Who doesn’t like the ability to choose? We love the huge multiplexes that offer us myriad options for seeing a movie; we frequent restaurants with the most diverse and broad selection of items; and we love browsing at major bookstores with volume upon volume of great reads. Isn’t the lack of choice one of our biggest complaints about high-priced cable systems, when they choose the stations for you in charge and arm and a leg?
As teachers, we lobby for more personalization and choice in our professional development. The personalized PD movement is growing like wildfire, and I can’t think of any teacher I know that doesn’t want to have a voice in their professional growth. Personalized learning is becoming more popular as well, offering students the ability to charge their own path in their educational environment. How can we implement the power of choice into the social studies (or any content) – especially in the area of assessment?
In our content based classes, there are definitely specific topics that we want all students to master for cultural literacy, civic participation, and an ability to understand our society. With the emergence of unlimited content at the palm of student’s hands and at their fingertips, it’s not as essential to drill the facts, dates, people, and places. The days of tell, test, and forget are (or should be) history – pun intended. Instead, we need to push students to think critically, collaborate successfully, communicate in an effective manner, and create impressive original work. That’s where choice can become very powerful.
How can we do this, with choice? Simple – by designing learning targets that not only assess the content knowledge of students, but also their aptitude in the 4 Cs. Targets should be shared at the beginning of a content area or unit, allowing students to use them as the progress through historical, geographical, economic, and political information in whatever the manner it is presented and discussed. As a subject or unit progresses, students can develop their end assessment progressively (although some will wait until the end, of course). While suggestions can be given, students should determine their possible medium or platform to demonstrate their learning, possibly submitting it as a checkpoint. The rubric should have the specific areas of assessment, both with content and communication. For me, the rubric is a guideline for their creation, not a step by step recipe to follow to the letter. This isn’t rocket science from a teaching perspective – but it does force teacher to give up some control, which is tough to do – especially for me!
Why change? For multiple reasons. When students choose their path, there is much more personal investment into both the content material and the eventual product that is created. Choice involves failing forward for some students, as the struggle to come up with a topic or medium but keep pushing to design something that works for them. Anyone can succeed in the choice assessments, allowing for instant differentiation by ability and interest. And, in my mind, it is much more real world for students, as they will face more projects than tests in life.

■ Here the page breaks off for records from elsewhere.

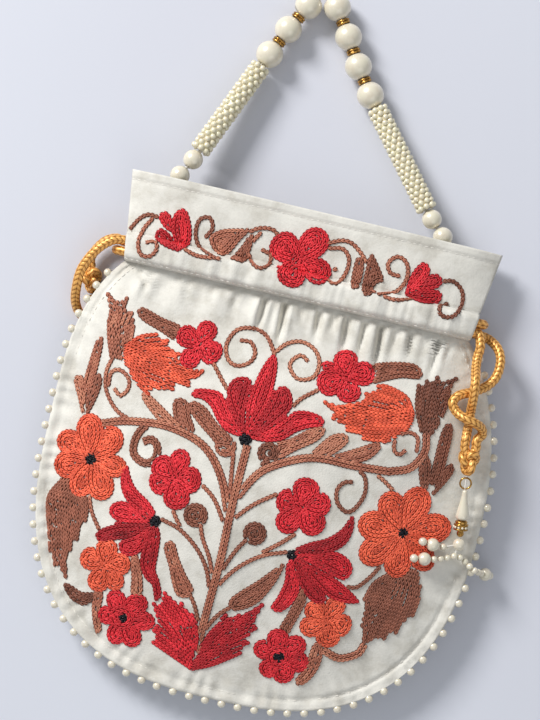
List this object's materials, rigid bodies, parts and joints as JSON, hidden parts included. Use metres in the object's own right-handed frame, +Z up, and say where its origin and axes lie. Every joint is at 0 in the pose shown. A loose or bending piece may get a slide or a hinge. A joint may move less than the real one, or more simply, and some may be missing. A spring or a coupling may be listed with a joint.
{
  "type": "drawstring pouch bag",
  "caption": "Flat round velvet drawstring bag with embroidered flowers, a pearl-edged seam, a pearl and bead handle, and gold drawstrings with beaded tassels.",
  "frame": {"origin": "on the surface that the bag's back lies on, under the middle of its widest line", "axes": "+X across the bag to the right, +Y from the round bottom to the mouth, +Z up out of the embroidered front"},
  "size_m": [0.2352, 0.3615, 0.037],
  "materials": {
    "velvet": "soft ivory velvet",
    "lining_satin": "plain satin",
    "pearl": "pearly gloss",
    "gold_metal": "polished antique gold",
    "gold_cord": "shiny braided cord",
    "thread": "plain beading thread",
    "red_thread": "silky embroidery thread",
    "orange_thread": "silky embroidery thread",
    "brown_thread": "silky embroidery thread"
  },
  "bodies": {
    "bag": {"back_band": "velvet", "back_panel": "velvet", "drawstring_back_leg_left": "gold_cord", "drawstring_back_leg_right": "gold_cord", "drawstring_channel_left": "gold_cord", "drawstring_channel_right": "gold_cord", "drawstring_front_leg_left": "gold_cord", "drawstring_front_leg_right": "gold_cord", "drop_pearl_left": "pearl", "drop_pearl_right": "pearl", "embroidery_band_vine": "brown_thread", "embroidery_daisy_left": "orange_thread", "embroidery_daisy_right": "orange_thread", "embroidery_orange_leaf_left": "orange_thread", "embroidery_orange_leaf_right": "orange_thread", "embroidery_red_leaf_pair": "red_thread", "embroidery_tulip_centre": "red_thread", "embroidery_tulip_left": "red_thread", "embroidery_tulip_right": "red_thread", "embroidery_vine": "brown_thread", "front_band": "velvet", "front_panel": "velvet", "handle_anchor_left": "thread", "handle_anchor_right": "thread", "knot_left": "gold_cord", "knot_right": "gold_cord", "lining": "lining_satin", "pearl_edging": "pearl", "rondelle_left": "gold_metal", "rondelle_right": "gold_metal", "strand_long_left": "pearl", "strand_long_right": "pearl", "strand_short_left": "pearl", "strand_short_right": "pearl", "tassel_link_left": "gold_metal", "tassel_link_right": "gold_metal", "tassel_pearl_left": "pearl", "tassel_pearl_right": "pearl"},
    "handle": {"bead_sleeve_left": "pearl", "bead_sleeve_right": "pearl", "end_pearl_left_1": "pearl", "end_pearl_left_2": "pearl", "end_pearl_right_1": "pearl", "end_pearl_right_2": "pearl", "handle_pearl_1": "pearl", "handle_pearl_2": "pearl", "handle_pearl_3": "pearl", "handle_pearl_4": "pearl", "handle_pearl_5": "pearl", "handle_pearl_6": "pearl", "handle_pearl_7": "pearl", "handle_string": "thread", "spacer_ring_1": "gold_metal", "spacer_ring_2": "gold_metal", "spacer_ring_3": "gold_metal", "spacer_ring_4": "gold_metal", "spacer_ring_5": "gold_metal", "spacer_ring_6": "gold_metal"}
  },
  "joints": [
    {"name": "handle_swing", "type": "hinge", "parent": "bag", "child": "handle", "pos_m": [0, 0.1315, 0.01405], "axis": [1, 0, 0], "range_deg": [-60, 60]}
  ]
}
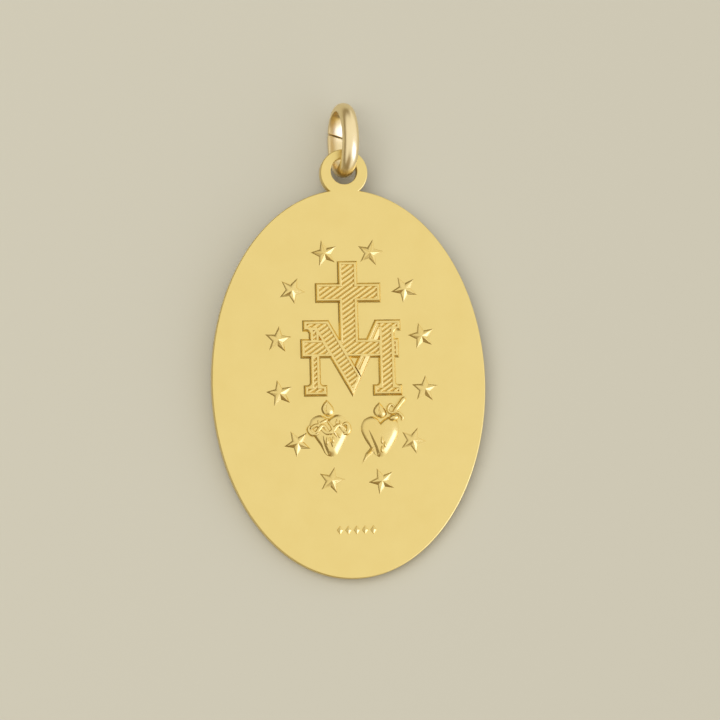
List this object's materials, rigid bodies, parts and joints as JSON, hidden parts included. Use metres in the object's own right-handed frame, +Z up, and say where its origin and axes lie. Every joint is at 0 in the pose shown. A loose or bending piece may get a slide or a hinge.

Another reason to change? Selfishness on my part! The evaluation and feedback aspect of the assessment becomes less laborious and actually more enjoyable (although it still takes time). A few years ago I had an assessment of the turning points of the Civil War, in which each student (alone or with a partner) plotted the turning points of the Civil War on Google maps, came up with a creative title, described and evaluated the turning point, and included images and a hyperlink to source. It was a great way to have the kids geographically represent the war, and they all did a great job following my formula. However, they were a bear to assess, because it became monotonous (I don’t know how AP graders can do it). Also, it was not my original intention to teach Google maps to kids. Is that a necessary skill? Just like we don’t have to teach kids Slides, or Power Point, or any tool, right? Now, that same Civil War Turning Points assessment is offered, and Google maps is a choice. They still have to hit the same targets!
I have even allowed a traditional test as part of a choice. The targets are the same, and the feedback for the content is similar in the record book. On the test, I do not offer feedback for communication, mechanics, creativity, and the like. Interestingly, some students choose to create a test (with an answer key) as their form or presentation.
My two favorite choice assessments have been The Legacy of WWI and Federal Project Number One. I think each of the projects was powerful and beneficial due to the deep dive into a content area, the challenge of the project, and authenticity of the student works. For the Legacy of WWI, students have to design a method of conveying the involvement, importance, and impact of America and the Great War, based on the centennial of the war. The New Deal project gives studnets a choice of creatively portraying some aspect of the New Deal based on actual New Deal era creative works. I haven’t used that one since I moved to targets, but I plan to do it in the spring.
Some other examples of choice assessments I have used include …
- Creating the Constitution – guided topic,- student choice in platform
- The Growing Nation – Thinking Like a Historian – – student choice in topic and platform
- Civil War Turning Points – guided topic,- student choice in platform
- My WWII Compelling Story – student choice in topic and platform
- My Lesson from the Civil Rights Movement – student choice in topic and platform
Is this anything new to a typical educator? No – and many have posted about the power of choice, including Cassie Shoemaker, who refers to choice as “the fifth C” . There are multiple choice boards utilized and available online as well. My point is the substitute for the big assessment – the traditional test – and trying to align the content with the actual project, pushing for some authenticity. Hopefully this will give you the impetus to offer more student choice in both topic and method of communication. Some students struggle with the open concept and just want to be told what to do. When that happens, I hand them the spoon that sits on my desk and instruct them to “feed themselves”. I like the challenge – and for the most part, the kids do as well!